El hombre—¡la mujer!—aparecen para Cabral con pureza edénica. Hombre/mujer es quien no tiene precio, es decir, persona. Kant canta las maravillas de la única criatura para quien la palabra utilidad esclaviza. Mujer/hombre es quien depende de Dios pues de Él deriva toda dignidad, todo trascender precios, utilidades y proyectos. El hombre/mujer es, antes que nada, proyecto en sí mismo, es el animal paradójico, que comparte casi todo con el animal, excepto el hecho de comportarse como tal. La extraña criatura es la única que se ve penetrada—¡no sólo identificada!—por la figura del espejo, por esos ojos, los míos, que me consumen con la terrible pregunta: Qui es-tu? La desnudez edénica aparece en Cabral como inocencia original, como condición pre-social o, en palabras teológicas, como ángeles antes que como seres humanos. Salta al escenario el genio de Erik Peterson:

Así como el vestido presupone el cuerpo que debe cubrir, así la gracia presupone la naturaleza, que debe cumplir con la gloria. Es por ello que la gracia sobrenatural se le concede al hombre en el Paraíso como un vestido. El hombre fue creado sin vestidos—eso significa que tenía una naturaleza propia, diferente de la divina—, pero fue creado en esa ausencia de vestidos para ser recubierto por el hábito sobrenatural de la gloria.

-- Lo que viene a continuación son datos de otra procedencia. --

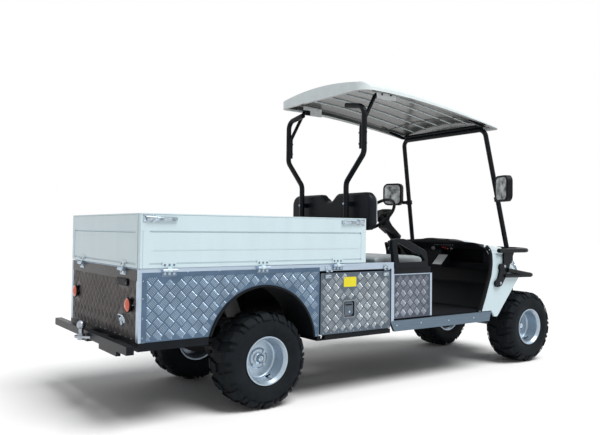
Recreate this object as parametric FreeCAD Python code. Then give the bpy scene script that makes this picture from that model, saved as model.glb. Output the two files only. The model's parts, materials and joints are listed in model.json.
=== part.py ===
import FreeCAD
import Part
import math
import os

V = FreeCAD.Vector

# Utility golf cart. Millimetres; x runs forward from the rear axle, y to the left and z up
# from the ground under the standard tyre. save() moves the whole cart so that its box is
# centred on the origin and its tyres stand on z 0.

# Driving sizes
WHEELBASE = 2512.0
HALF_W = 576.0
AXLE_Z = 280.0
RAIL_TOP = 831.0
ROOF_SHOULDER = 2034.0

# Wheels and steering
TYRE_R = 280.0
TYRE_HALF = 125.0
BEAD_R = 127.0
LUGS = 14
LUG_REACH = 38.0
FLANGE_R = BEAD_R + 14
RIM_HALF = TYRE_HALF - 12
REAR_WHEEL_Y = HALF_W - 127
FRONT_WHEEL_Y = HALF_W - 143
SPINDLE_R = 17.0
RUNNING = 0.05
SEAT_GAP = 0.3
KINGPIN_Y = FRONT_WHEEL_Y - 148
KINGPIN_R = 12.0
STEER_ARM = 110.0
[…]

Cabral no ve Hombre/Mujer sino Gabriel/Rafael, arquetipos de una perfección distinta a la humana. De ahí, en parte, su terrible error.  Y, sin embargo, algo en Cabral no deja de picotear el oído que se le ha prestado, como tábano inquieto, como calambre que entorpece nuestro andar, como esa terca manía de volver la vista cuando se presiente que algo hemos olvidado.

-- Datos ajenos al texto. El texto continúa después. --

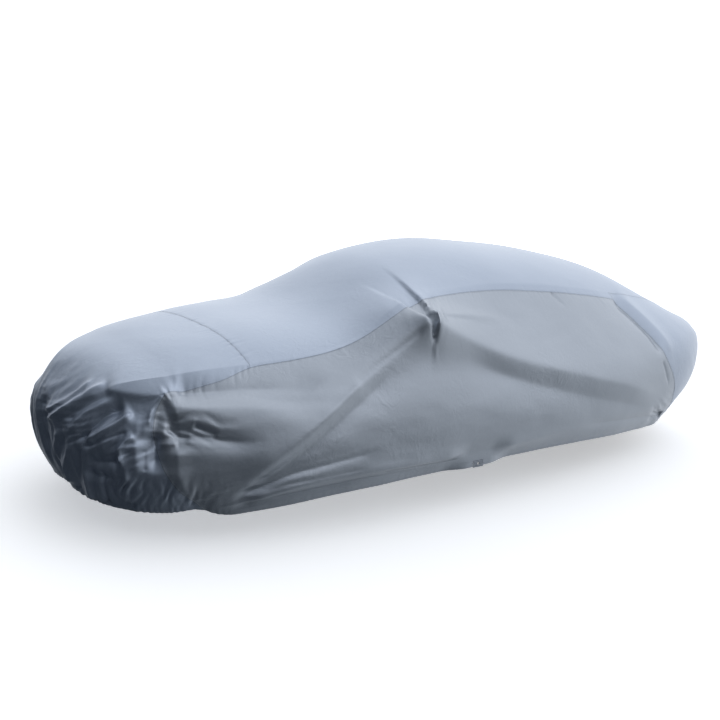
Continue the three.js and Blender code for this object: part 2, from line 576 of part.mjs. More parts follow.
const group = new THREE.Group();
group.name = 'car_cover';
const pieces = [
  mesh('top_front', solidFromQuads(topFrontQuads(), () => false), cloth(0xa9b3c2)),
  mesh('top_main', solidFromQuads(topMainQuads(), () => false), cloth(0xa9b3c2)),
  mesh('tail', solidFromQuads(rearFace(), () => false), cloth(0xa9b3c2)),
  mesh('side_left', sideGeometry(1), cloth(0x9aa2ad)),
  mesh('side_right', sideGeometry(-1), cloth(0x9aa2ad)),
  mesh('hem_tab_left', tabGeometry(1), cloth(0x8d949e)),
  mesh('hem_tab_right', tabGeometry(-1), cloth(0x8d949e)),
  mesh('eyelet_left', eyeletGeometry(1), metal()),
  mesh('eyelet_right', eyeletGeometry(-1), metal()),
];
pieces.forEach((piece) => {
  piece.geometry.translate(-SEAT.x, -SEAT.y, -seatHeight);
  group.add(piece);
});

export default group;
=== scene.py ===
"""A fitted car cover of thin silver-coated cloth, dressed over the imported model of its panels.

The cover's own measures are in millimetres in the car's frame: x runs from front to rear, y to the
right and z up from the ground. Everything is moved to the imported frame, in metres, as it is built.
"""
from __future__ import annotations

import logging
import math
from collections.abc import Callable
from dataclasses import dataclass
from enum import Enum

import bmesh
import bpy
import numpy as np
from mathutils import Matrix, Vector

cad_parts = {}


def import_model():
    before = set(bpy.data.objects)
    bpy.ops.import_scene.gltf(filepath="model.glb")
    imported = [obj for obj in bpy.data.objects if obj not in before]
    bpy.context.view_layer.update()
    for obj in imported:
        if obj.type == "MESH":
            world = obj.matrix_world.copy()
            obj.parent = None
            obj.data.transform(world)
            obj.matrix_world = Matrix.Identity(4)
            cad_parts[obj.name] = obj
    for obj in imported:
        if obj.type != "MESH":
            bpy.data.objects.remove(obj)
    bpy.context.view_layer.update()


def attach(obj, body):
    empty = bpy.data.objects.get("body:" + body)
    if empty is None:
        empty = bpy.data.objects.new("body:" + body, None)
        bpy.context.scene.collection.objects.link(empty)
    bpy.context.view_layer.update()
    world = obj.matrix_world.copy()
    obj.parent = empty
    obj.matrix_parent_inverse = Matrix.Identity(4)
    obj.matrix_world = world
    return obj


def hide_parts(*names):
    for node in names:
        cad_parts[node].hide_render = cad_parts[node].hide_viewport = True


LOG = logging.getLogger("car_cover")
Surface = Callable[[np.ndarray, np.ndarray], np.ndarray]
MM = 0.001


class View(Enum):
    """Direction from which a fold's route is drawn: horizontal axis, then facing direction."""

    LEFT = ((1.0, 0.0), (0.0, -1.0, 0.0))
    RIGHT = ((1.0, 0.0), (0.0, 1.0, 0.0))
    FRONT = ((0.0, 1.0), (-1.0, 0.0, 0.0))
    REAR = ((0.0, 1.0), (1.0, 0.0, 0.0))
    CORNER = ((0.788, -0.616), (-0.616, -0.788, 0.0))
    TOP = ((1.0, 0.0), (0.0, 0.0, 1.0))


class Shape(Enum):
    """Cross-section of a fold: a soft roll or a tight crease."""

    SOFT = "soft"
    CREASE = "crease"


@dataclass(frozen=True)
class TopSection:
    """One section over the top: height at the middle, half width, edge height and fullness."""

    x: float
    mid: float
    half: float
    edge: float
    full: float


@dataclass(frozen=True)
class Ring:
    """One level outline of the skirt: reach, half width, squareness and three heights."""

    front: float
    rear: float
    half: float
    square: float
    z_front: float = 0.0
    z_mid: float = 0.0
    z_rear: float = 0.0


@dataclass(frozen=True)
class Mirror:
    """Where a door mirror pushes the cloth out: a sharp tip and a broad skirt round it."""

    view: View
    x: float
    z: float
    tip: float
    tip_x: float
    tip_z: float
    broad: float
    broad_x: float
    broad_z: float


@dataclass(frozen=True)
class Fold:
    """A fold along a route: height at start and end, widths above and below, and faded ends."""

    view: View
    lift: tuple[float, float]
    up: float
    down: float
    ease: tuple[float, float]
    route: tuple[tuple[float, float], ...]
    shape: Shape = Shape.SOFT


@dataclass(frozen=True)
class Crumple:
    """A patch of small creases: middle, reach, direction of the creases, pitch and height."""

    view: View
    middle: tuple[float, float]
    reach: tuple[float, float]
    turn: float
    pitch: tuple[float, float]
    height: float
    seed: int


TOP_SECTIONS = (
    TopSection(-2400, 560, 700, 500, 2.4),
    TopSection(-2200, 780, 715, 680, 2.4),
    TopSection(-1900, 920, 730, 780, 2.6),
    TopSection(-1450, 1020, 720, 860, 2.8),
    TopSection(-950, 1085, 725, 950, 2.6),
    TopSection(-350, 1350, 615, 1170, 2.4),
    TopSection(100, 1415, 600, 1240, 2.6),
    TopSection(600, 1390, 615, 1215, 2.6),
    TopSection(1100, 1330, 615, 1135, 2.6),
    TopSection(1650, 1195, 630, 1000, 2.6),
    TopSection(2050, 1010, 650, 925, 2.6),
    TopSection(2400, 865, 645, 860, 2.4),
)
EDGE = Ring(2340, 2405, 0, 2.6)
BELT = Ring(2360, 2565, 955, 3.0, 530, 735, 800)
SILL = Ring(2330, 2560, 1012, 2.9, 300, 385, 460)
HEM = Ring(2265, 2375, 950, 2.9, 170, 240, 245)
KNOTS = np.array([-13.0, 0.0, 19.0, 39.0, 51.0])
FRONT_SEAM = ((0.13, 826), (0.2, 775), (0.3, 745), (0.5, 750), (0.75, 820), (1, 930))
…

Quizá haya que decir que eso que hemos olvidado es, a un tiempo, el arte de ser Hombre/Mujer así como el arte del ciudadano. Ciertamente hoy el ciudadano tiene precio: hoy es un algoritmo, una cifra, un listado de “preferencias” empaquetadas con listones en fines de semana que se anuncian bajo el excelso adjetivo de lo “bueno”, convertido en manos de mercadólogos económicos y políticos en estiércol, peste, gargantas apagadas. Y si el ciudadano es incapaz de gobernar-se, qué esperanza para el Hombre/Mujer! Pensar en la grandeza de la trascendencia cuando la dignidad del ciudadano—de quien se asume soberano y súbdito, fuente de todo poder y sujeto de toda obediencia—es una batalla perdida… pensar la trascendencia aparece entonces como fantasía de mal gusto, pútrido tufo de un aristocratismo rancio. Cuando la carta del ciudadano ha sido malbaratada, echada en el potaje del mercado descarnado, con sus etiquetas de descuento y su epistemológica renuncia a pensar cualquier cosa que no tenga valor ergo utilidad ergo precio, pensar en los cielos, la dignidad y su trascendencia se antoja huida de un animal herido, que se hace ovillo e inventa mundos infantiles mientras su pilmama murmura coplas apaciguadoras.

Cabral se equivoca y, sin embargo, acierta; acierta una y otra vez, recordándonos que el ideal es capaz de reconfigurar la realidad misma y, por ausencia, que la carencia de ideales convierte la idea más noble en jaula para guacamayas.

Hay ciudadanos que, por escapar del aburrimiento de su familia, llegan a la presidencia del país… hay hombres y mujeres que, por escapar al tedio de la existencia, llegan al supermercado, solo para convertirse ahí en una cosa más.

Por cierto, querido lector, si la referencia al soma se te escapó, probablemente seas adicto a la sustancia; y si los tábanos sólo te recuerdan dolorosas picaduras, quizá debas regresar al pupitre y abrir la historia de aquel gran pueblo donde vivió ese otro tábano, unos veinticinco siglos atrás.